17. ATTORNEYS FEES/CONSENT TO JURISDICTION AND APPLICABLE LAW – BUYER shall be liable for all legal fees and costs incurred by STABILUS in the collection of any unpaid invoices and/or interest
charges. BUYER consents to the jurisdiction of the COURTS of the province of Ontario in regard to any matter litigated between the parties stemming from the contract to which this document relates, and these General Terms and Conditions of Sale shall be governed by the law of the province of Ontario, with no regards to the rules of choice of law.

18. ENFORCEABILITY – If any term or condition of this agreement is held void or unenforceable, it shall be severed, and every other provision shall be enforced as if the void or unenforceable term or condition had never been a pert thereof.

19. HEADINGS – The headings contained herein are for convenience of reference only and shall in no way define or limit the provisions thereof.

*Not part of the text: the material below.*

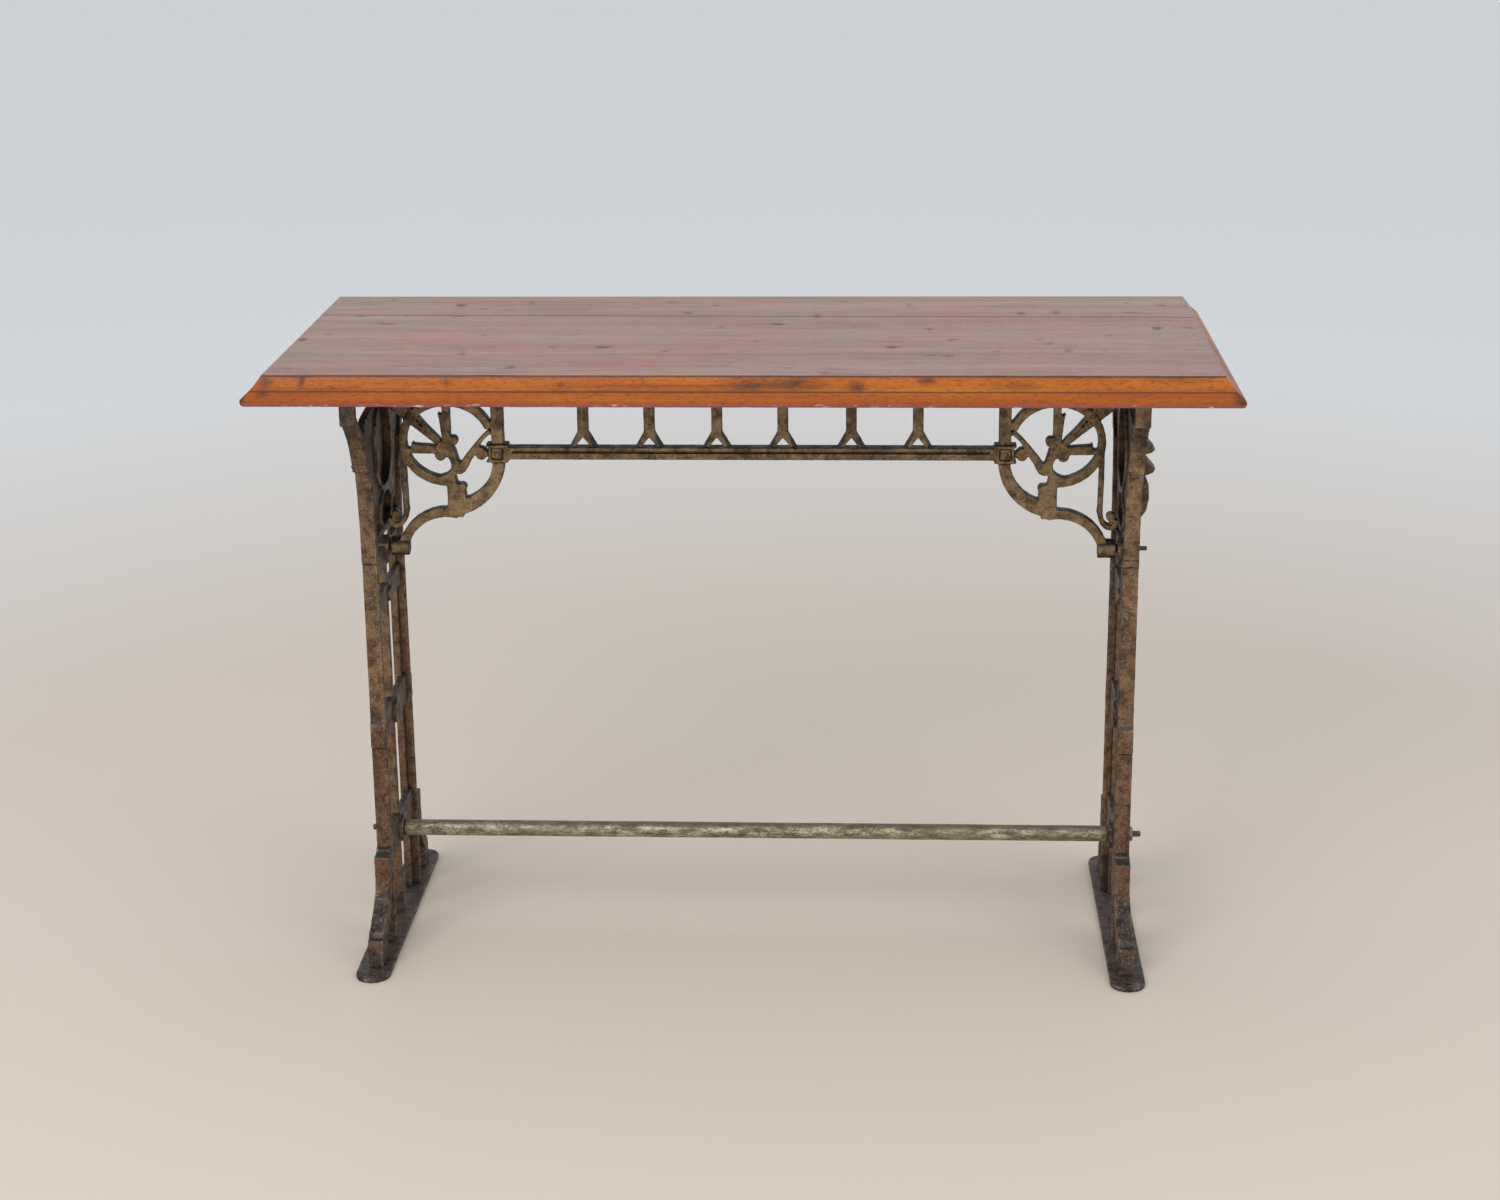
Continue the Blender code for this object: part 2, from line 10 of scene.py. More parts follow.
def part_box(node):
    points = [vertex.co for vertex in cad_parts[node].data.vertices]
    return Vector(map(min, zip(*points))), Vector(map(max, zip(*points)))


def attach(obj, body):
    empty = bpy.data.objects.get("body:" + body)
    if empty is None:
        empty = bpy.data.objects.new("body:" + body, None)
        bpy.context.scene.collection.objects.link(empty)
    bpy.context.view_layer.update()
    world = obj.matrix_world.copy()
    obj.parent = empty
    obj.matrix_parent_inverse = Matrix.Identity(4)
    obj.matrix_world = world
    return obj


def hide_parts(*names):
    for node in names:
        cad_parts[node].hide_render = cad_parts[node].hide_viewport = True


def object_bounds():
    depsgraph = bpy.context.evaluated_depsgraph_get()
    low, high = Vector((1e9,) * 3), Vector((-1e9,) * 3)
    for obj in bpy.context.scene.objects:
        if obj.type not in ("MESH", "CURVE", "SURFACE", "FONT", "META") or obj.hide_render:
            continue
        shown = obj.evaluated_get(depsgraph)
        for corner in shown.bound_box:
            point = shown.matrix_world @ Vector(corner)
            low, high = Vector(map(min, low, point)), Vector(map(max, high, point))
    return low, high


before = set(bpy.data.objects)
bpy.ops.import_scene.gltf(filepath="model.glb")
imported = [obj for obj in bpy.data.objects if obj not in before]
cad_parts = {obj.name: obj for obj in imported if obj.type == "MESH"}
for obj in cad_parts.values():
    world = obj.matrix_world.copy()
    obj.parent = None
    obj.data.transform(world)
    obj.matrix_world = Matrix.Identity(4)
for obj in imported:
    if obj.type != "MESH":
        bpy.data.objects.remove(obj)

CAD_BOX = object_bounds()
HALF_LENGTH = CAD_BOX[1][0]
TOP_Z = CAD_BOX[1][2]
UNDERSIDE_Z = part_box("top_board_front")[0].z
JOINT_LEFT_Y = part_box("top_board_front")[1].y     # the joint between the planks runs slightly askew
JOINT_RIGHT_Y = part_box("top_board_back")[0].y

# Camera: place in metres, angles in degrees, lens and sensor in millimetres
CAMERA_PLACE = Vector((0.1583, -3.1037, 1.3953))
CAMERA_HEADING = math.radians(-2.9628)
CAMERA_PITCH = math.radians(17.4623)
CAMERA_ROLL = math.radians(-0.5941)
CAMERA_LENS = 64.606
SENSOR_WIDTH = 36.0

SKY_COLOUR = (0.80, 0.835, 0.87, 1.0)
FLOOR_SIZE = 44.0
FLOOR_NEAR = (0.62, 0.53, 0.45)
FLOOR_FAR = (0.72, 0.72, 0.72)
FLOOR_FADE = (1.3, 3.2)        # distances from the origin where the floor's colour starts and stops to change

# Castings
CAST_VOXEL = 0.0010            # grid of the castings' fine surface, metres
SOLE_VOXEL = 0.0012            # the same for the foot bars
CAST_SOFTENING = 2             # rounds of smoothing of the arrises
CAST_ROUGHNESS = 0.00022       # height of the sand-cast unevenness
CAST_WAVES = 190.0             # its waves per metre
KEPT_SHARE = 0.4               # share of a casting's faces kept after its surface is made
KNEE_Z = 0.44                  # wear reddens the castings from here down
SHIN_Z = 0.16                  # and fully so from here
ANKLE_Z = 0.055                # they darken from here down
FOOT_Z = 0.020                 # and fully so from here

# Planks
BOARD_STEP = 0.005             # spacing of the surface points along X and Y
JOINT_SIDE_GAP = 0.00015       # from each plank to the middle of the joint
JOINT_EASE = 0.0007            # the joint's upper edges are eased by this much
EDGE_WAVE = 0.00015            # height of the unevenness of the sides
CHIP_LEVEL = 0.12              # noise above this level makes a nick
CHIP_DEPTH = 0.0022
CHIPPED_HEIGHT = 0.009         # nicks fade out over this height above the underside
FACE_WAVE = 0.00012            # height of the unevenness of the upper face
FACE_SINK = 0.0001             # keeps the uneven face from rising over its rim
DENT_LEVEL = 0.45              # noise above this level makes a dent
DENT_DEPTH = 0.0022
# Plank edge, (inset, height) in metres from the foot of the slope up to the face
EDGE_PROFILE = ((0.0030, UNDERSIDE_Z), (0.0015, UNDERSIDE_Z + 0.0010), (0.0005, UNDERSIDE_Z + 0.0030),
                (0.0, UNDERSIDE_Z + 0.0055), (0.0003, UNDERSIDE_Z + 0.0080), (0.0044, TOP_Z - 0.0200),
                (0.0084, TOP_Z - 0.0164), (0.0091, TOP_Z - 0.0160), (0.0100, TOP_Z - 0.0155),
                (0.0150, TOP_Z - 0.0090), (0.0205, TOP_Z - 0.0016), (0.0211, TOP_Z - 0.0006),
                (0.0220, TOP_Z))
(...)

20. INTERPRETATION – It is agreed and understood that unless the context of this agreement requires otherwise, words importing the singular number shall include the plural and vice versa, words importing gender shall include all genders and words importing persons shall include individuals, corporations, partnerships, associations, trusts, unincorporated organizations, governmental bodies and other legal or business entities.

21. SUCCESSORS AND ASSIGNS – This agreement shall enure to the benefit of and shall be binding on and enforceable by and against the parties and their respective heirs, executors, administrators, successors and permitted assigns. The BUYER may not assign any of its rights or obligations hereunder without the prior written consent of SELLER.

22. BUYER represents and warrants that it has read and understood these terms and conditions, and that these terms and conditions are fair and reasonable.